Acceleration Function
Acceleration is the rate at which the velocity of a particle changes with time. It's the derivative of the velocity function:\[ a(t) = \frac{d}{dt}(0.81t^2 - 1.3t - 2.35) \]Calculating this derivative yields:\[ a(t) = 1.62t - 1.3 \]The acceleration function tells us how much the velocity changes per unit of time. Whether a particle is speeding up or slowing down depends on the sign of the acceleration. Positive acceleration implies an increase in velocity, while negative acceleration suggests a decrease.

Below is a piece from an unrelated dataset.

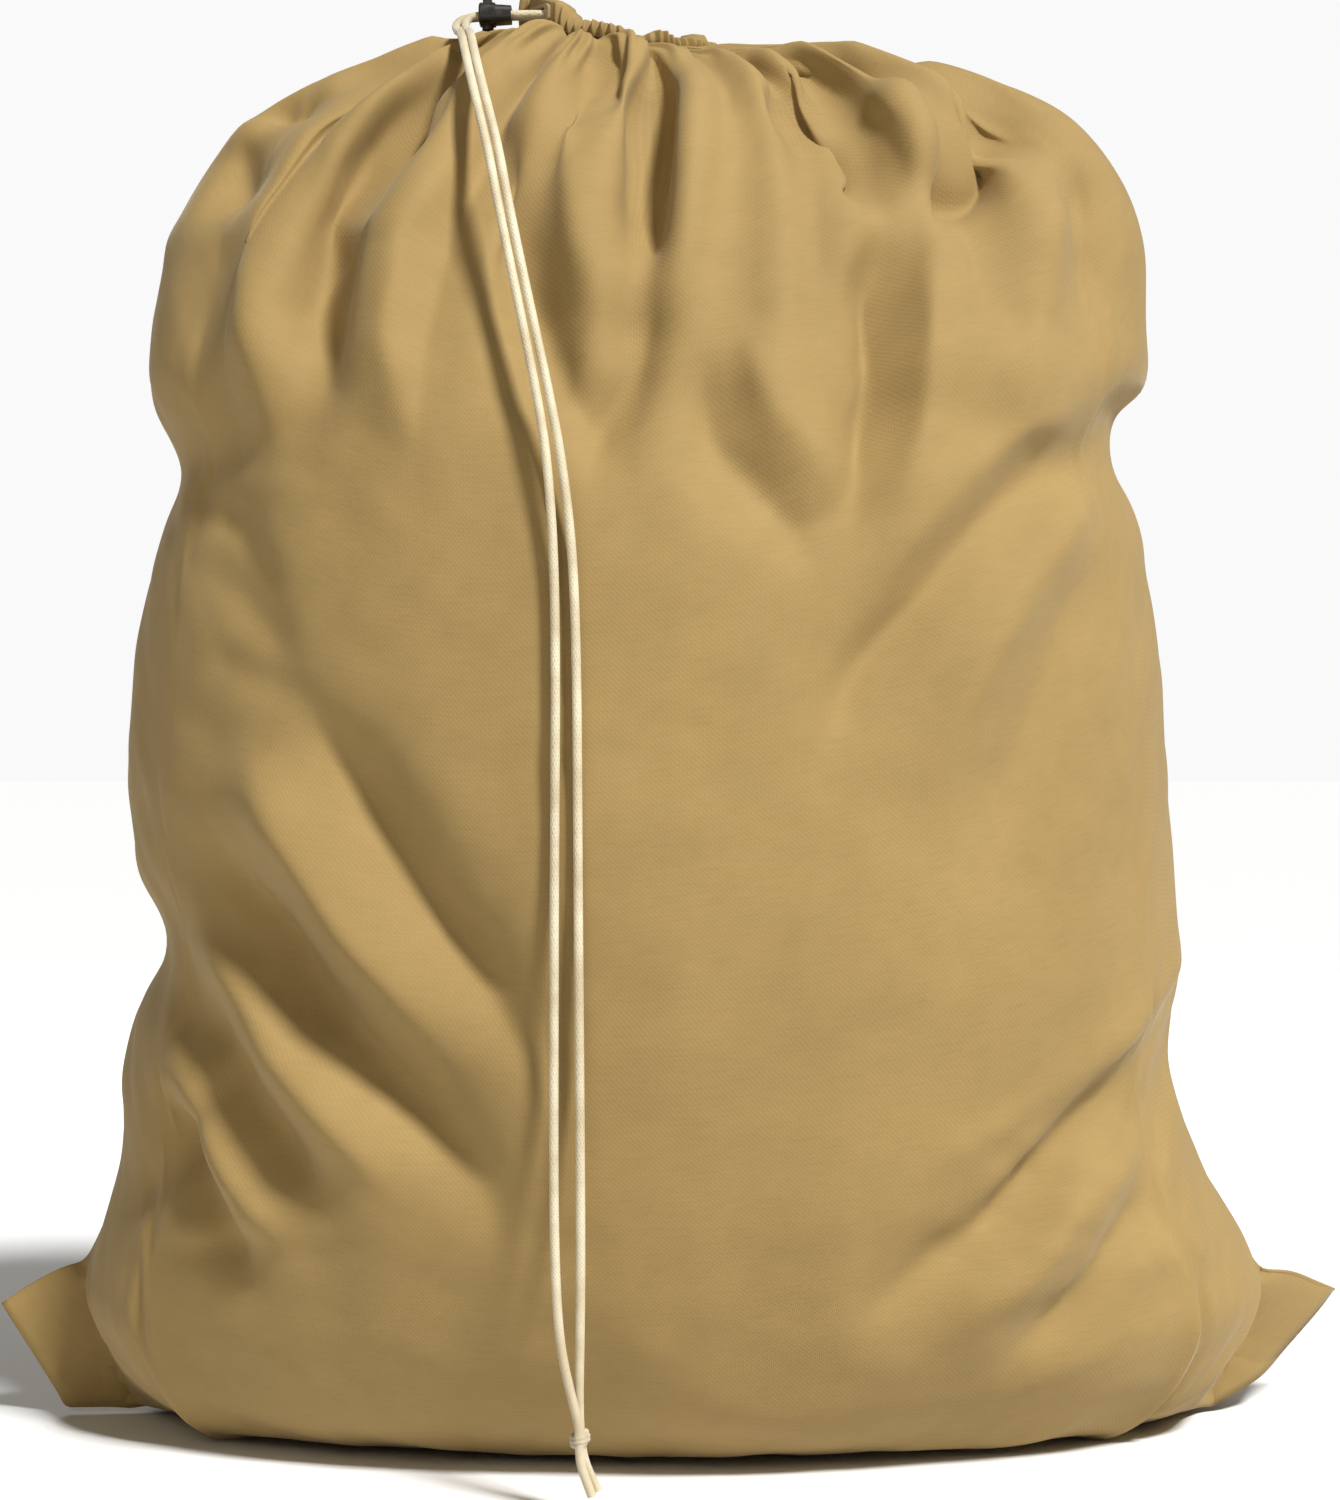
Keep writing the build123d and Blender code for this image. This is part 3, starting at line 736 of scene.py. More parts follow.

Tracking these changes helps understand the particle's behavior dynamically over time.
Change of Direction
A particle changes direction when its velocity shifts from positive to negative or vice versa. To find when this occurs, we solve:\[ v(t) = 0.81t^2 - 1.3t - 2.35 = 0 \]Using the quadratic formula:\[ t = \frac{-b \pm \sqrt{b^2 - 4ac}}{2a} \]with \(a = 0.81\), \(b = -1.3\), \(c = -2.35\). This gives:\[ t = \frac{1.3 \pm \sqrt{1.69 + 7.596}}{1.62} \]Calculating yields two values for \( t \); choose the positive one within the 5-second interval where:
- Velocity crosses zero.
- The particle changes direction.
Graphical Representation
Graphical representation involves plotting the position, velocity, and acceleration functions over the interval of interest — here, 0 to 5 seconds. This provides a visual understanding of how the particle moves.
- Position graph: Shows how the particle's location changes over time.
- Velocity graph: Indicates the speed and direction of travel.
- Acceleration graph: Highlights changes in speed over time.